— start —

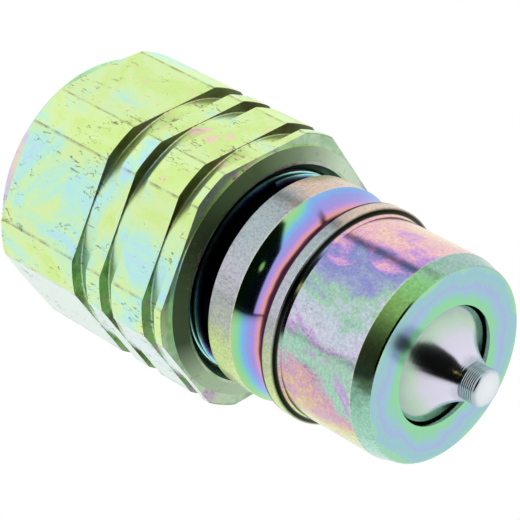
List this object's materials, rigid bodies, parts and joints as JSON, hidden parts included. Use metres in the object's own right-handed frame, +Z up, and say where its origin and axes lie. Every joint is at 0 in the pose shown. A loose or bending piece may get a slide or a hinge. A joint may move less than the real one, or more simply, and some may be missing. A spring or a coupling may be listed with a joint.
{
  "type": "poppet quick coupling male plug",
  "caption": "Male half of a poppet quick coupling: turned nose with ball groove and spring-loaded poppet, screwed into a hexagonal adapter with a threaded rear port",
  "frame": {"origin": "centre of the rear face, on the axis, in the mouth of the rear port", "axes": "+X along the axis out of the nose, +Z up with the plug lying on one flat of its hexagon, Y across the corners"},
  "size_m": [0.0532, 0.0282, 0.026],
  "materials": {
    "yellow_zinc": "iridescent yellow passivated zinc plating",
    "pale_zinc": "pale iridescent passivated zinc plating, turned",
    "bright_steel": "bright turned",
    "guide_steel": "zinc plated",
    "spring_steel": "drawn stainless wire",
    "nitrile": "black nitrile rubber"
  },
  "bodies": {
    "plug": {"adapter": "yellow_zinc", "tip_body": "pale_zinc", "body_seal": "nitrile", "valve_guide": "guide_steel", "spring": "spring_steel"},
    "valve": {"poppet": "bright_steel", "valve_seal": "nitrile", "seal_retainer": "guide_steel"}
  },
  "joints": [
    {"name": "poppet_slide", "type": "slide", "parent": "plug", "child": "valve", "axis": [-1, 0, 0], "range_m": [0, 0.005], "stiffness_N_per_m": 3000, "springref_m": -0.007, "deforming": ["spring"]}
  ]
}
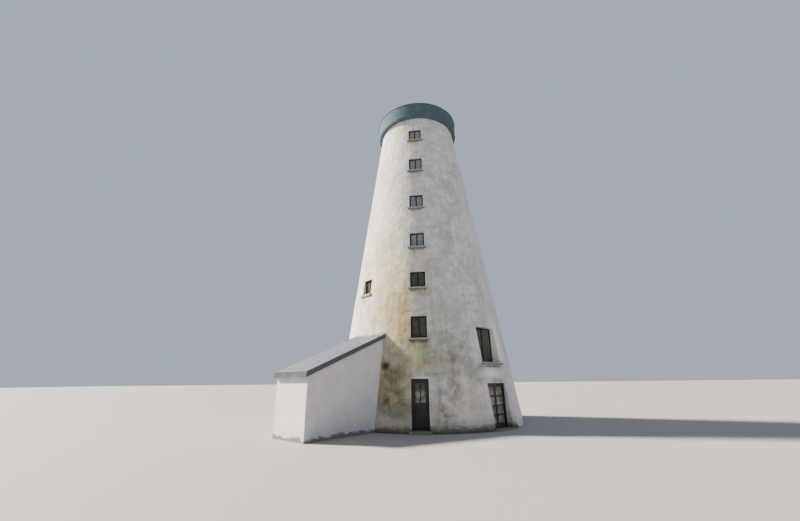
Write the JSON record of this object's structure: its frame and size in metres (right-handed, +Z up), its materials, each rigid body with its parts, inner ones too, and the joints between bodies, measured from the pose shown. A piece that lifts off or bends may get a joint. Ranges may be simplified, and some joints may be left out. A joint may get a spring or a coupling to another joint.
{
  "type": "tower mill house",
  "caption": "Tall tapered round tower mill made into a house, rendered and limewashed, with small windows, hinged glazed doors, a low dark cap and a lean-to annexe.",
  "frame": {"origin": "on the tower's axis at ground level", "axes": "+Z up, the front door faces -Y, +X to the right of someone facing the front door"},
  "size_m": [11.0322, 12.8686, 20.24],
  "materials": {
    "tower_render": "weathered limewash over render",
    "annexe_render": "smooth painted render",
    "stone": "worn stone",
    "floor_screed": "floated screed",
    "floor_boards": "boarded",
    "dark_joinery": "dark paint on timber",
    "glass": "clear",
    "ironmongery": "satin",
    "roof_covering": "weathered slate",
    "verge_paint": "dark paint on timber",
    "lead": "dull lead sheet",
    "cap_boarding": "dark paint on boards",
    "cap_covering": "dull sheet covering"
  },
  "bodies": {
    "building": {"annexe_end_wall": "annexe_render", "annexe_flashing": "lead", "annexe_floor": "floor_screed", "annexe_roof": "roof_covering", "annexe_roof_boards": "verge_paint", "annexe_side_walls": "annexe_render", "cap_roof": "cap_covering", "cap_skirt": "cap_boarding", "cap_soffit": "cap_boarding", "door_steps": "stone", "frame_hinges": "ironmongery", "front_door_frame": "dark_joinery", "front_door_lintel": "tower_render", "garden_door_frame": "dark_joinery", "ground_diagonal_walls": "tower_render", "ground_floor": "floor_screed", "ground_main_walls": "tower_render", "side_door_lintels": "tower_render", "storey_1_diagonal_walls": "tower_render", "storey_1_main_walls": "tower_render", "storey_2_diagonal_walls": "tower_render", "storey_2_main_walls": "tower_render", "storey_3_diagonal_walls": "tower_render", "storey_3_main_walls": "tower_render", "storey_4_diagonal_walls": "tower_render", "storey_4_main_walls": "tower_render", "storey_5_diagonal_walls": "tower_render", "storey_5_main_walls": "tower_render", "storey_6_diagonal_walls": "tower_render", "storey_6_main_walls": "tower_render", "upper_floors": "floor_boards", "window_frames": "dark_joinery", "window_glass": "glass", "window_sills": "stone"},
    "front_door": {"front_door_leaf": "dark_joinery", "front_door_glass": "glass", "front_door_handle": "ironmongery", "front_door_hinges": "ironmongery"},
    "garden_door_left": {"garden_door_left_leaf": "dark_joinery", "garden_door_left_glass": "glass", "garden_door_left_hinges": "ironmongery"},
    "garden_door_right": {"garden_door_right_leaf": "dark_joinery", "garden_door_right_glass": "glass", "garden_door_right_hinges": "ironmongery", "garden_door_handle": "ironmongery"}
  },
  "joints": [
    {"name": "front_door_swing", "type": "hinge", "parent": "building", "child": "front_door", "pos_m": [-0.3345, -4.56932, 0.108], "axis": [0, 0, 1], "range_deg": [0, 90]},
    {"name": "garden_door_left_swing", "type": "hinge", "parent": "building", "child": "garden_door_left", "pos_m": [2.95135, -3.54128, 0.048], "axis": [0, 0, 1], "range_deg": [0, 90]},
    {"name": "garden_door_right_swing", "type": "hinge", "parent": "building", "child": "garden_door_right", "pos_m": [3.78503, -2.63148, 0.048], "axis": [0, 0, -1], "range_deg": [0, 90]}
  ]
}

— end —

Search the records for the word "JSON". Copy every line that has it.

List this object's materials, rigid bodies, parts and joints as JSON, hidden parts included. Use metres in the object's own right-handed frame, +Z up, and say where its origin and axes lie. Every joint is at 0 in the pose shown. A loose or bending piece may get a slide or a hinge. A joint may move less than the real one, or more simply, and some may be missing. A spring or a coupling may be listed with a joint.
Write the JSON record of this object's structure: its frame and size in metres (right-handed, +Z up), its materials, each rigid body with its parts, inner ones too, and the joints between bodies, measured from the pose shown. A piece that lifts off or bends may get a joint. Ranges may be simplified, and some joints may be left out. A joint may get a spring or a coupling to another joint.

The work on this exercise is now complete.